Pidato Presiden Prabowo Subianto di hadapan mahasiswa Indonesia di Kairo Mesir pada Rabu, 18 Desember 2024, menimbulkan reaksi keras dan kontroversi, diikuti dengan kritik tajam dari masyarakat dan akademisi hukum. Pernyataan Presiden yang menyoroti pengembalian dana oleh koruptor sebagai tindakan taubat telah memicu perdebatan mengenai pengampunan bagi pelaku korupsi. Sebagai respons terhadap hal ini, tulisan ini mengkaji aspek legalitas dan relevansi kebijakan pengampunan terhadap koruptor dalam kerangka hukum Indonesia, serta potensi implikasi sosial dan politik dari kebijakan tersebut.
Pembahasan dimulai dengan tinjauan terhadap konsep pengampunan dan hubungannya dengan grasi, amnesti, abolisi, dan rehabilitasi yang diatur dalam Konstitusi dan Kitab Undang-Undang Hukum Pidana (KUHP). Penerapan konsep pengampunan, terutama terhadap pelaku korupsi, menimbulkan dilema etis dan hukum terkait efek jera, hak korban, dan persepsi publik terhadap integritas penegakan hukum. Selain itu, artikel ini menjelaskan pentingnya memahami sejarah politik hukum pemberantasan korupsi sejak Indonesia merdeka, perkembangan hukum internasional terkait pemberantasan korupsi, serta urgensi regulasi hukum di Indonesia.

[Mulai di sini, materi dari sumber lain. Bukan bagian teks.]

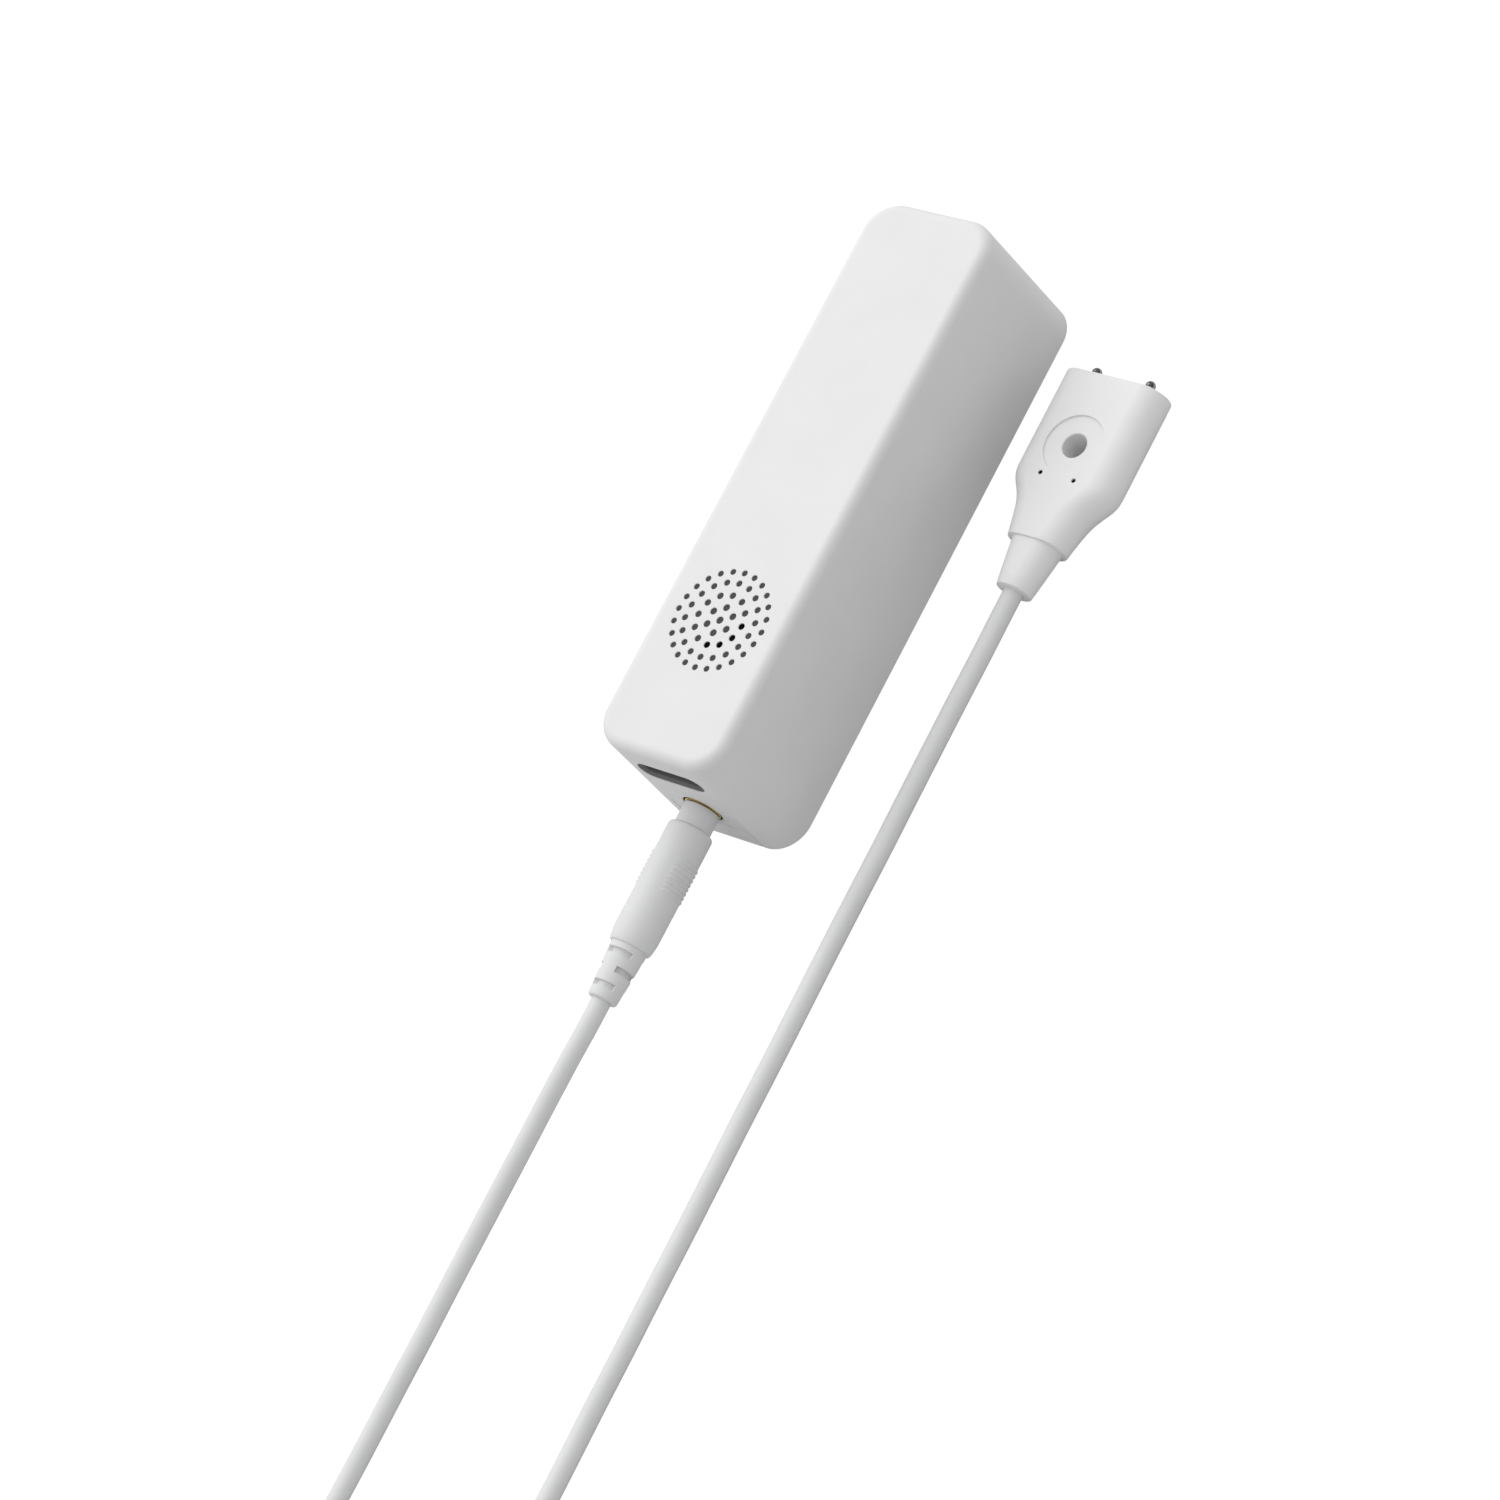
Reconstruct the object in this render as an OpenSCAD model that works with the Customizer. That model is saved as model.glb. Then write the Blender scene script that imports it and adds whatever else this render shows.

Selanjutnya, artikel membahas jenis-jenis korupsi yang diatur dalam Undang-Undang Tindak Pidana Korupsi (Tipikor), seperti korupsi yang menyebabkan kerugian keuangan negara, korupsi terkait suap-menyuap, korupsi dalam jabatan, dan lainnya. Sejarah peraturan terkait Tipikor mulai dari masa kolonial Belanda hingga saat ini menjadi latar belakang penting dalam penelusuran kasus korupsi di Indonesia. Pergeseran status delik korupsi menjadi delik materiil dan kaitannya dengan pemulihan kerugian negara serta hambatan hukum yang dihadapi dalam proses ini juga disoroti dalam artikel ini.
Selain itu, artikel menyampaikan pandangan terhadap pernyataan Presiden Prabowo tentang pengembalian dana korupsi oleh pelaku sebagai langkah penting dalam memperbaiki aturan pemberantasan korupsi di Indonesia. Konsep pengembalian dana, penerapan denda yang lebih besar, dan kewajiban pemulihan kerugian negara menjadi fokus utama untuk mewujudkan keadilan dan penegakan hukum yang efektif. Lalu, artikel merujuk pada solusi hukum alternatif, seperti RUU Perampasan Aset, dan mengajukan pertimbangan mengenai sesuai tidaknya aturan yang ada dengan standar hukum internasional.
Dalam rangka mempertimbangkan penyelesaian kasus korupsi secara holistik, perlu adanya kajian lebih lanjut terhadap ketentuan hukum yang berlaku, kebutuhan akan reformasi hukum, dan perlunya partisipasi publik yang signifikan dalam proses ini. Akhirnya, artikel menyimpulkan pentingnya dukungan terhadap semangat pengembalian dana korupsi oleh pelaku sebagai langkah awal untuk meningkatkan penegakan hukum dan integritas negara.